Scaling down works identically. Setting replicas to one terminates three Pods. The survivor is chosen without preference: there is no concept of a “primary” Pod in a Deployment.

Why prefer editing the manifest file over kubectl scale? Because if you scale imperatively and then later re-apply the manifest, the replica count in the file will override what you set. Your manifest becomes a lie. Keep the file as the source of truth and re-apply it when you want to change the count. That way your git history reflects what is actually running.

Quiz

You run kubectl scale deployment web-app --replicas=5, then later run kubectl apply -f web-deployment.yaml where replicas: 2. What is the replica count after the apply?

5: the higher count wins
2: the manifest always overrides imperative changes
An error is thrown because of the conflict

Reveal answer

2. The manifest always overrides imperative changes. kubectl apply sends the full desired state to the API server. The replicas: 2 in the file replaces whatever value was set before.

Rolling Updates

Releasing a new version is triggered by changing the Pod template in the Deployment, most commonly the container image. You can do this imperatively:

kubectl set image deployment/web-app web=nginx:1.26

Or by editing the manifest and re-applying it, which is the better approach for production because it keeps your files synchronized with what is running.

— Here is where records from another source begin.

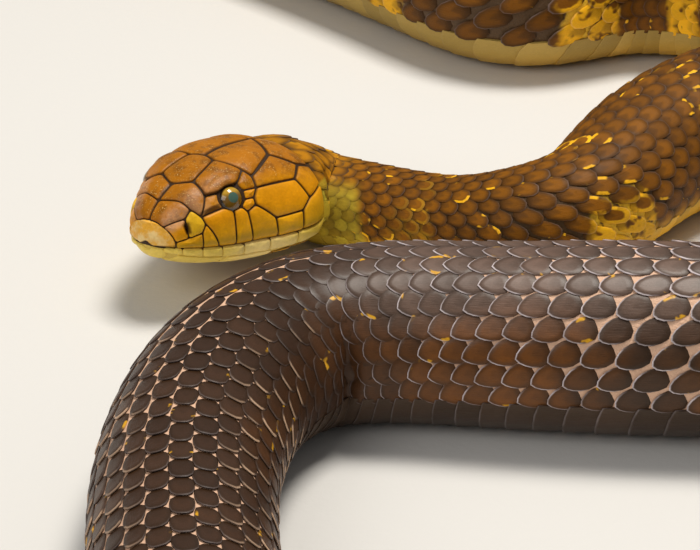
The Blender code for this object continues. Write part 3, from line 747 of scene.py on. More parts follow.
@dataclass
class BellyScutes:
    """Broad scutes across the belly, one to each step of the rows beside them.

    A scute is a strip: one closed section, carried from flank to flank and capped at both ends.
    """

    half_span: float = 72.0
    length_share: float = 1.30
    columns: int = 13
    lag: float = 0.14     # how far a scute's ends lie forward, over its step
    waist: float = 0.3    # how much shorter its ends are
    lift: float = 0.95    # its rise over the depth of the skin
    seed: int = 11

    # Section of a scute: place along the body over its length, and height over its rise
    SECTION = ((-0.50, -0.30), (-0.50, 0.35), (0.0, 0.80), (0.42, 1.12), (0.50, 0.92), (0.50, 0.15))

    def build(self, rows: ScaleRows) -> Shape:
        """Lay out the scutes.

        Args:
            rows: the rows whose steps the scutes follow.

        Returns:
            The scutes as one shape.
        """
        run, step = (part[:, None, None] for part in rows.columns())
        across = np.sin(np.linspace(-math.pi / 2, math.pi / 2, self.columns))[None, :, None]
        along, share = np.array(self.SECTION).T[:, None, None]
        length = step * self.length_share * (1 - self.waist * across ** 8)
        place = run + length * along - self.lag * step * across ** 2
        even = np.ones_like(place)
        angle = (math.pi + math.radians(self.half_span) * across) * even
        rise = SNAKE.sink * GIRTH(place - SNAKE.offset) * self.lift
        points = SNAKE.raised(place, angle, rise * share).reshape(-1, 3)
        count = self.columns * len(self.SECTION)
        faces = [repeated(part, len(run), count) for part in self._faces()]
        tone = np.random.default_rng(self.seed).random(len(run))
        values = {"run": (place * MM).ravel(), "side": np.abs(wrap(angle)).ravel(),
                  "rim": (2 * np.abs(along) * even).ravel(), "tail": (along * even).ravel(),
                  "tone": np.repeat(tone, count), "kind": even.ravel()}
        root = unwrap(run[:, 0, 0], np.full(len(run), -math.pi + 0.1))[:, None]
        local = np.stack([along * even, across * even / 2], -1).reshape(len(run), -1, 2)
        return Shape(points, *faces, values, (root + local * PATCH).reshape(-1, 2))

    def _faces(self) -> tuple[Array, Array]:
        """Faces of one scute: bands from section to section and a cap at each end.

        Returns:
            Quads and triangles.
        """
        size = len(self.SECTION)
        fan = np.arange(1, size - 1)
        first = np.stack([0 * fan, fan, fan + 1], 1)
        last = np.stack([0 * fan, fan + 1, fan], 1) + (self.columns - 1) * size
        return closed_faces(self.columns, size)[0][:, [0, 3, 2, 1]], np.concatenate([first, last])


# Head shields

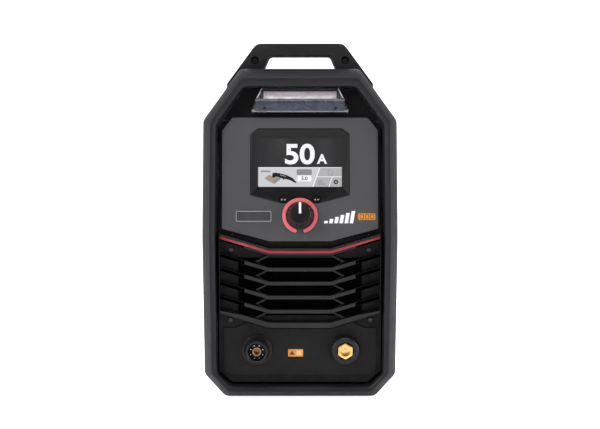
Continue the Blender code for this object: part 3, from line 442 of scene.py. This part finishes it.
def flat(name, loops, thickness, face, depth, material, body="root", edge=0.0):
    """A flat piece whose front is at that depth behind the face."""
    curve = bpy.data.curves.new(name, "CURVE")
    curve.dimensions = "2D"
    curve.fill_mode = "BOTH"
    curve.extrude = thickness / 2 - edge
    curve.bevel_depth = edge
    curve.bevel_resolution = 1
    curve.offset = -edge
    for loop in loops:
        spline = curve.splines.new("POLY")
        spline.points.add(len(loop) - 1)
        for point, (x, z) in zip(spline.points, loop):
            point.co = (x, z, 0, 1)
        spline.use_cyclic_u = True
    place = face.matrix @ Matrix.Translation((0, depth + thickness / 2, 0))
    return add_piece(name, curve_mesh(name, curve, place), material, body)


def words(name, text, height, face, x, z, depth, material, body="root", bold=0.0, stretch=1.0):
    """Generic figures or a unit letter, as a thin raised mesh."""
    curve = bpy.data.curves.new(name, "FONT")
    curve.body = text
    curve.size = height / 0.69
    curve.extrude = 0.0001
    curve.offset = bold
    curve.align_x = "CENTER"
    place = face.matrix @ Matrix.Translation((x, depth, z)) @ Matrix.Diagonal((stretch, 1, 1, 1))
    return add_piece(name, curve_mesh(name, curve, place), material, body)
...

Instead of taking down all Pods simultaneously and causing an outage, Kubernetes uses a rolling strategy. Here is what happens step by step:

A new ReplicaSet starts for the new version. At each step, Kubernetes waits for the new Pod to become Ready before terminating an old one. Traffic is always served by healthy Pods throughout the transition.

The pace of the rollout is controlled by two parameters under spec.strategy.rollingUpdate:

# illustrative only
spec:
  strategy:
    type: RollingUpdate
    rollingUpdate:
      maxUnavailable: 1
      maxSurge: 1

maxUnavailable is how many Pods are allowed to be not Ready at once during the update. maxSurge is how many extra Pods above the desired count are allowed to exist during the update. Both default to 25%.

Why does this distinction matter? maxUnavailable controls the floor on availability: lower it to reduce disruption. maxSurge controls the ceiling on extra capacity: lower it if your cluster is tight on resources. With four replicas, maxUnavailable: 1 guarantees at least three Pods are serving traffic at all times during the update.

Quiz

During a rolling update with replicas: 4, maxUnavailable: 1, and maxSurge: 1, what is the maximum total number of Pods that can exist at once?

4: the desired count is never exceeded
5: maxSurge allows one extra Pod above desired
6: maxSurge and maxUnavailable both add capacity

Reveal answer

5. maxSurge allows one extra Pod above the desired count (4 + 1 = 5). maxUnavailable controls availability, not capacity. They are independent levers.

Trigger a rolling update now and watch it progress live:

kubectl set image deployment/web-app web=nginx:1.26
kubectl rollout status deployment/web-app

rollout status blocks and prints a message for each replica as it transitions.

After the rollout completes, inspect the ReplicaSets:

kubectl get replicasets -l app=web

You will see two ReplicaSets: the original at zero replicas and the new one at four. The old one was not deleted.

Now verify every Pod is on the new image. You have what you need from the earlier commands. Find the image for each Pod:

kubectl get pods -l app=web -o jsonpath='{range .items[*]}{.metadata.name}: {.spec.containers[0].image}{"\n"}{end}'

All four should show nginx:1.26.

Rollbacks

What happens when a rollout goes wrong? Suppose you update to a bad image that keeps crashing. The rollout stalls: new Pods fail their readiness checks, Kubernetes stops terminating old Pods, and rollout status hangs showing "Waiting for deployment to finish." Your old version keeps serving traffic, but you are stuck with broken new Pods alongside working old ones. The fix is a rollback.

Rolling back is immediate:

kubectl rollout undo deployment/web-app
kubectl rollout status deployment/web-app

Under the hood, the old ReplicaSet simply scaled back up while the new one scaled down, using the same rolling strategy. The whole process takes the same time as the original update, not longer.

You can inspect the revision history and target a specific version:

kubectl rollout history deployment/web-app
kubectl rollout undo deployment/web-app --to-revision=1

Quiz

After rolling back, what do the ReplicaSet replica counts look like?

Try it: kubectl get replicasets -l app=web

Reveal answer

The counts are simply swapped: the original ReplicaSet is back at 4 (or whatever your desired count is), and the newer one is at 0. No images were rebuilt, no templates were recreated: the old ReplicaSet was waiting at zero the whole time.

Clean up when done:

kubectl delete deployment web-app

Scaling and rolling updates are the two operations you will perform most often on running Deployments. Scaling changes the count, rolling updates swap the version with no downtime, and rollbacks are always one command away as long as the old ReplicaSet exists.